The request: Write out all the data again, exactly as it stands.

------------------------

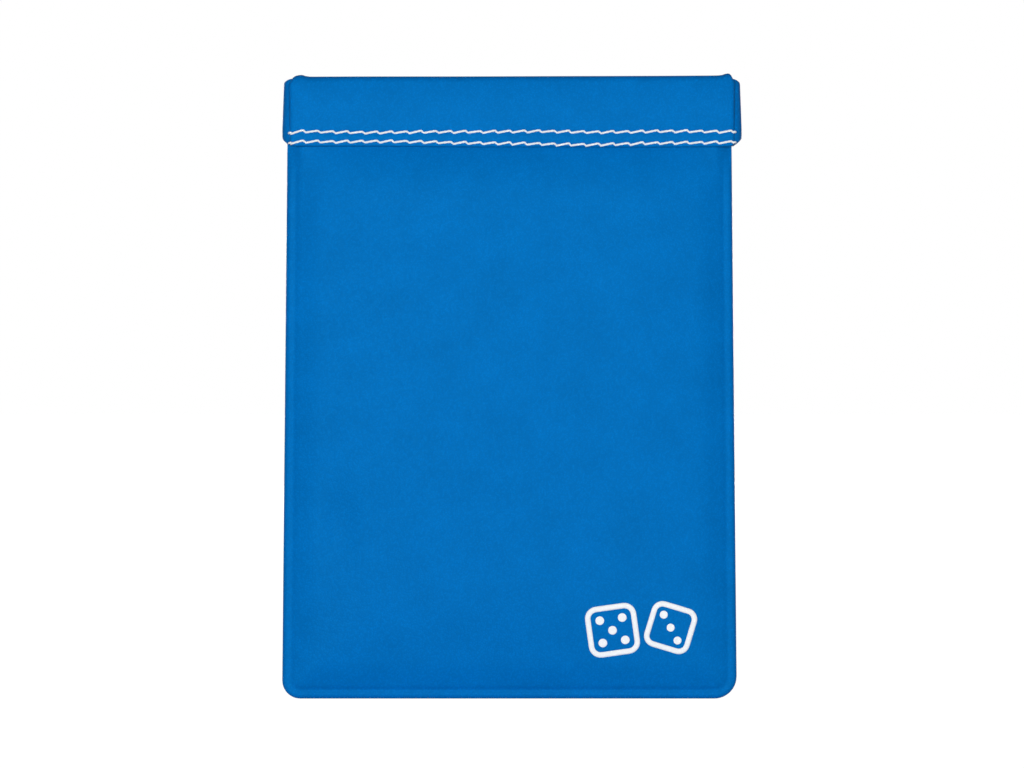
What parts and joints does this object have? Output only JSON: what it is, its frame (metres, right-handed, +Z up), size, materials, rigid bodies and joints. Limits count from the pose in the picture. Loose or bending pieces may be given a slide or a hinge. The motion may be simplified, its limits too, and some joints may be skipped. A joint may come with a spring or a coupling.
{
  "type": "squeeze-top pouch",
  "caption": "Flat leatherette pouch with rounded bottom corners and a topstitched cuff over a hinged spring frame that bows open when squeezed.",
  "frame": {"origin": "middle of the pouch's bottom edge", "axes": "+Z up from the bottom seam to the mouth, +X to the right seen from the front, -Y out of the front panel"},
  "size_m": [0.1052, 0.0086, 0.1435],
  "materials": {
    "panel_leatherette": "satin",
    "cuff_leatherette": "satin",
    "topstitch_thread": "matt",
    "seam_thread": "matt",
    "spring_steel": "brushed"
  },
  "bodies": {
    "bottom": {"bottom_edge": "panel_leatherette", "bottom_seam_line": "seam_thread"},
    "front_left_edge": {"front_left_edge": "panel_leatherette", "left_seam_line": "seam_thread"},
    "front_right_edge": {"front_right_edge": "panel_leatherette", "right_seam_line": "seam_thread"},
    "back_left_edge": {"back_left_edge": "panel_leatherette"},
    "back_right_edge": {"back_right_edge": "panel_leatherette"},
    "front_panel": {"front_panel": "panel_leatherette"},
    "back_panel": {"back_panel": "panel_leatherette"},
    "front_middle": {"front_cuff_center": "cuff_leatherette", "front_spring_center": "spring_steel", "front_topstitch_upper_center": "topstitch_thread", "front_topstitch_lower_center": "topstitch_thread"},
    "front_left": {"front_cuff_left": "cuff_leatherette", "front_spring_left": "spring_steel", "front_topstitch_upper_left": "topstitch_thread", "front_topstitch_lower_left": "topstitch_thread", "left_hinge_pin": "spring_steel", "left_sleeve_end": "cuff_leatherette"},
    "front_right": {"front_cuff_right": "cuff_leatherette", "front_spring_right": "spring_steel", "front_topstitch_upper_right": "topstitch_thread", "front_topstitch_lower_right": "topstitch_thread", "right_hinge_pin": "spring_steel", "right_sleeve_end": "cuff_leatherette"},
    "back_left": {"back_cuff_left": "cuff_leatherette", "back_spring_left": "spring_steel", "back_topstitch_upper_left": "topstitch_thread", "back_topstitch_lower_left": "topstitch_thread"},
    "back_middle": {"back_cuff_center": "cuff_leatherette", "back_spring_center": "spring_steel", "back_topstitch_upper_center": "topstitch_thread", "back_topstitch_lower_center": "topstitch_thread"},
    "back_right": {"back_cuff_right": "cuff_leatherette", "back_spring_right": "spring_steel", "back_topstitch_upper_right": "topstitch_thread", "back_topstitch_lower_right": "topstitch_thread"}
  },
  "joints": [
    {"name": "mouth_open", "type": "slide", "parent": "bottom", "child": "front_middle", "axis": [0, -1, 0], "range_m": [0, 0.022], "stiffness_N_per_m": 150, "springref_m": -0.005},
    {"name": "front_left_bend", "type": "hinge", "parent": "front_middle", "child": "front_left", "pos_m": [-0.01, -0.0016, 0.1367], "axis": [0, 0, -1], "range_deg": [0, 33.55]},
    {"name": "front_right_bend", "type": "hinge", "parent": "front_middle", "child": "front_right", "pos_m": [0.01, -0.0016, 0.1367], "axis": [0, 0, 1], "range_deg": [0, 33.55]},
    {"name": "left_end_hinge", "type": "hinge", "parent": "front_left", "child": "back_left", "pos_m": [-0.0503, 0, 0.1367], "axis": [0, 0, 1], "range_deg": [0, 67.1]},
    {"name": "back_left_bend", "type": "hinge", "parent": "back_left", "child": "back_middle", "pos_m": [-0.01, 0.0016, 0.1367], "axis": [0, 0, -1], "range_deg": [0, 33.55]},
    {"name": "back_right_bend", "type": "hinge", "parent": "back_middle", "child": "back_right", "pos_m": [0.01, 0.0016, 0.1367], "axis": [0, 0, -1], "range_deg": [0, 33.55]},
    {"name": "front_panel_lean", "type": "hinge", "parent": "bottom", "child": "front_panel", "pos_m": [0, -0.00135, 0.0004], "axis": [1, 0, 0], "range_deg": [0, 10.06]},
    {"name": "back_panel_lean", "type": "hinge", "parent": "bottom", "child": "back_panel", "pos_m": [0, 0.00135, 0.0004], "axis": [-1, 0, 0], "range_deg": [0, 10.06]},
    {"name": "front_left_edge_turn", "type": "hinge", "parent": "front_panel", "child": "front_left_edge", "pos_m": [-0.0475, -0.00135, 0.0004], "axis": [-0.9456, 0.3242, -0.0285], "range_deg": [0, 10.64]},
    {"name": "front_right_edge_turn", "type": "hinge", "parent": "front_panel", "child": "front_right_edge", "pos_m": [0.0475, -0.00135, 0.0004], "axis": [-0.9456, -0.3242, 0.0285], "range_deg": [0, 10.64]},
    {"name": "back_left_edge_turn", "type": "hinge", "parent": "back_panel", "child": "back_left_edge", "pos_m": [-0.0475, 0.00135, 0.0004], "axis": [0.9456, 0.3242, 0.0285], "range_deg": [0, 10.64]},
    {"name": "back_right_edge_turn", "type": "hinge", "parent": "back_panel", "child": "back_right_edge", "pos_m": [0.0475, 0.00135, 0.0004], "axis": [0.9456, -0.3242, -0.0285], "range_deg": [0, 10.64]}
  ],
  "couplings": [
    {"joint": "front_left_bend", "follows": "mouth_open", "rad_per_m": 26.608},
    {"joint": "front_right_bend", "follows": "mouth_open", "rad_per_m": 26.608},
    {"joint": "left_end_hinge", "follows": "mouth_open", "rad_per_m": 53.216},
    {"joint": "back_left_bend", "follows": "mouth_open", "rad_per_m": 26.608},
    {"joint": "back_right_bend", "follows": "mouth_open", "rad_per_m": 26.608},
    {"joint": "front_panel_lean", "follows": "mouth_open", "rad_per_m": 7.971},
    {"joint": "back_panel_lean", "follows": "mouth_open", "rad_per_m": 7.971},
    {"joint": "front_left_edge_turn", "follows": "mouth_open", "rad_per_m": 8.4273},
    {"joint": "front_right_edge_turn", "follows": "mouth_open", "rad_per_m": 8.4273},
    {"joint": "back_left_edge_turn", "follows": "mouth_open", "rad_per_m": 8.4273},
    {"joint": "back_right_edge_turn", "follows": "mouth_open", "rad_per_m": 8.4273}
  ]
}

------------------------

Output below:
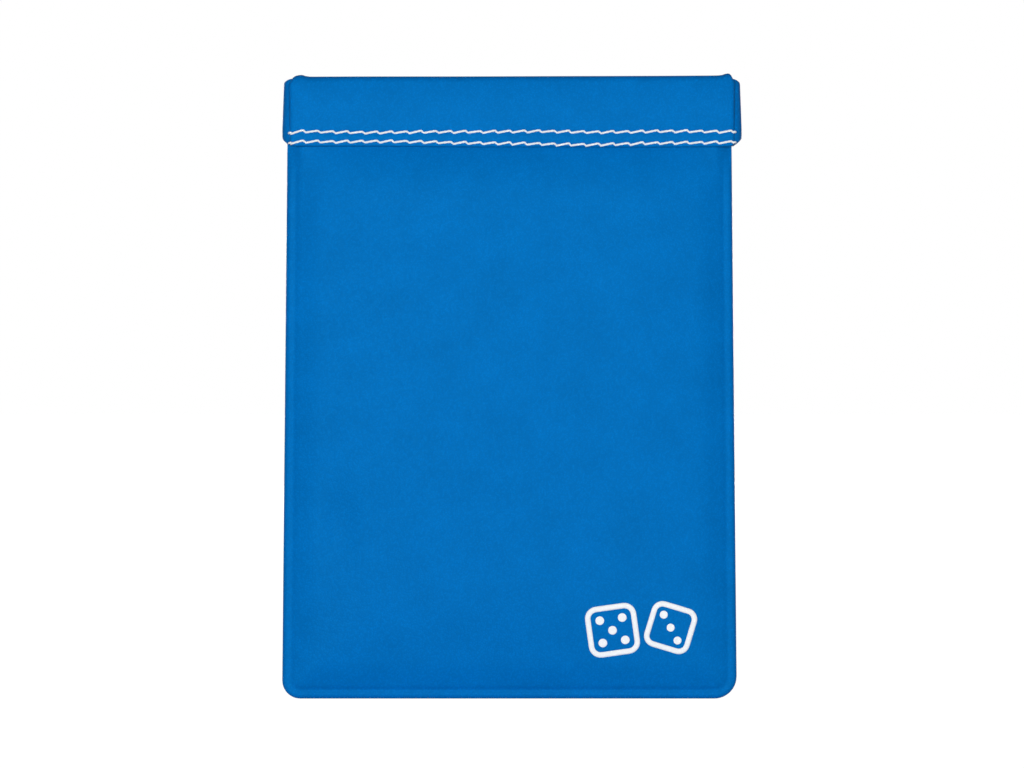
What parts and joints does this object have? Output only JSON: what it is, its frame (metres, right-handed, +Z up), size, materials, rigid bodies and joints. Limits count from the pose in the picture. Loose or bending pieces may be given a slide or a hinge. The motion may be simplified, its limits too, and some joints may be skipped. A joint may come with a spring or a coupling.
{
  "type": "squeeze-top pouch",
  "caption": "Flat leatherette pouch with rounded bottom corners and a topstitched cuff over a hinged spring frame that bows open when squeezed.",
  "frame": {"origin": "middle of the pouch's bottom edge", "axes": "+Z up from the bottom seam to the mouth, +X to the right seen from the front, -Y out of the front panel"},
  "size_m": [0.1052, 0.0086, 0.1435],
  "materials": {
    "panel_leatherette": "satin",
    "cuff_leatherette": "satin",
    "topstitch_thread": "matt",
    "seam_thread": "matt",
    "spring_steel": "brushed"
  },
  "bodies": {
    "bottom": {"bottom_edge": "panel_leatherette", "bottom_seam_line": "seam_thread"},
    "front_left_edge": {"front_left_edge": "panel_leatherette", "left_seam_line": "seam_thread"},
    "front_right_edge": {"front_right_edge": "panel_leatherette", "right_seam_line": "seam_thread"},
    "back_left_edge": {"back_left_edge": "panel_leatherette"},
    "back_right_edge": {"back_right_edge": "panel_leatherette"},
    "front_panel": {"front_panel": "panel_leatherette"},
    "back_panel": {"back_panel": "panel_leatherette"},
    "front_middle": {"front_cuff_center": "cuff_leatherette", "front_spring_center": "spring_steel", "front_topstitch_upper_center": "topstitch_thread", "front_topstitch_lower_center": "topstitch_thread"},
    "front_left": {"front_cuff_left": "cuff_leatherette", "front_spring_left": "spring_steel", "front_topstitch_upper_left": "topstitch_thread", "front_topstitch_lower_left": "topstitch_thread", "left_hinge_pin": "spring_steel", "left_sleeve_end": "cuff_leatherette"},
    "front_right": {"front_cuff_right": "cuff_leatherette", "front_spring_right": "spring_steel", "front_topstitch_upper_right": "topstitch_thread", "front_topstitch_lower_right": "topstitch_thread", "right_hinge_pin": "spring_steel", "right_sleeve_end": "cuff_leatherette"},
    "back_left": {"back_cuff_left": "cuff_leatherette", "back_spring_left": "spring_steel", "back_topstitch_upper_left": "topstitch_thread", "back_topstitch_lower_left": "topstitch_thread"},
    "back_middle": {"back_cuff_center": "cuff_leatherette", "back_spring_center": "spring_steel", "back_topstitch_upper_center": "topstitch_thread", "back_topstitch_lower_center": "topstitch_thread"},
    "back_right": {"back_cuff_right": "cuff_leatherette", "back_spring_right": "spring_steel", "back_topstitch_upper_right": "topstitch_thread", "back_topstitch_lower_right": "topstitch_thread"}
  },
  "joints": [
    {"name": "mouth_open", "type": "slide", "parent": "bottom", "child": "front_middle", "axis": [0, -1, 0], "range_m": [0, 0.022], "stiffness_N_per_m": 150, "springref_m": -0.005},
    {"name": "front_left_bend", "type": "hinge", "parent": "front_middle", "child": "front_left", "pos_m": [-0.01, -0.0016, 0.1367], "axis": [0, 0, -1], "range_deg": [0, 33.55]},
    {"name": "front_right_bend", "type": "hinge", "parent": "front_middle", "child": "front_right", "pos_m": [0.01, -0.0016, 0.1367], "axis": [0, 0, 1], "range_deg": [0, 33.55]},
    {"name": "left_end_hinge", "type": "hinge", "parent": "front_left", "child": "back_left", "pos_m": [-0.0503, 0, 0.1367], "axis": [0, 0, 1], "range_deg": [0, 67.1]},
    {"name": "back_left_bend", "type": "hinge", "parent": "back_left", "child": "back_middle", "pos_m": [-0.01, 0.0016, 0.1367], "axis": [0, 0, -1], "range_deg": [0, 33.55]},
    {"name": "back_right_bend", "type": "hinge", "parent": "back_middle", "child": "back_right", "pos_m": [0.01, 0.0016, 0.1367], "axis": [0, 0, -1], "range_deg": [0, 33.55]},
    {"name": "front_panel_lean", "type": "hinge", "parent": "bottom", "child": "front_panel", "pos_m": [0, -0.00135, 0.0004], "axis": [1, 0, 0], "range_deg": [0, 10.06]},
    {"name": "back_panel_lean", "type": "hinge", "parent": "bottom", "child": "back_panel", "pos_m": [0, 0.00135, 0.0004], "axis": [-1, 0, 0], "range_deg": [0, 10.06]},
    {"name": "front_left_edge_turn", "type": "hinge", "parent": "front_panel", "child": "front_left_edge", "pos_m": [-0.0475, -0.00135, 0.0004], "axis": [-0.9456, 0.3242, -0.0285], "range_deg": [0, 10.64]},
    {"name": "front_right_edge_turn", "type": "hinge", "parent": "front_panel", "child": "front_right_edge", "pos_m": [0.0475, -0.00135, 0.0004], "axis": [-0.9456, -0.3242, 0.0285], "range_deg": [0, 10.64]},
    {"name": "back_left_edge_turn", "type": "hinge", "parent": "back_panel", "child": "back_left_edge", "pos_m": [-0.0475, 0.00135, 0.0004], "axis": [0.9456, 0.3242, 0.0285], "range_deg": [0, 10.64]},
    {"name": "back_right_edge_turn", "type": "hinge", "parent": "back_panel", "child": "back_right_edge", "pos_m": [0.0475, 0.00135, 0.0004], "axis": [0.9456, -0.3242, -0.0285], "range_deg": [0, 10.64]}
  ],
  "couplings": [
    {"joint": "front_left_bend", "follows": "mouth_open", "rad_per_m": 26.608},
    {"joint": "front_right_bend", "follows": "mouth_open", "rad_per_m": 26.608},
    {"joint": "left_end_hinge", "follows": "mouth_open", "rad_per_m": 53.216},
    {"joint": "back_left_bend", "follows": "mouth_open", "rad_per_m": 26.608},
    {"joint": "back_right_bend", "follows": "mouth_open", "rad_per_m": 26.608},
    {"joint": "front_panel_lean", "follows": "mouth_open", "rad_per_m": 7.971},
    {"joint": "back_panel_lean", "follows": "mouth_open", "rad_per_m": 7.971},
    {"joint": "front_left_edge_turn", "follows": "mouth_open", "rad_per_m": 8.4273},
    {"joint": "front_right_edge_turn", "follows": "mouth_open", "rad_per_m": 8.4273},
    {"joint": "back_left_edge_turn", "follows": "mouth_open", "rad_per_m": 8.4273},
    {"joint": "back_right_edge_turn", "follows": "mouth_open", "rad_per_m": 8.4273}
  ]
}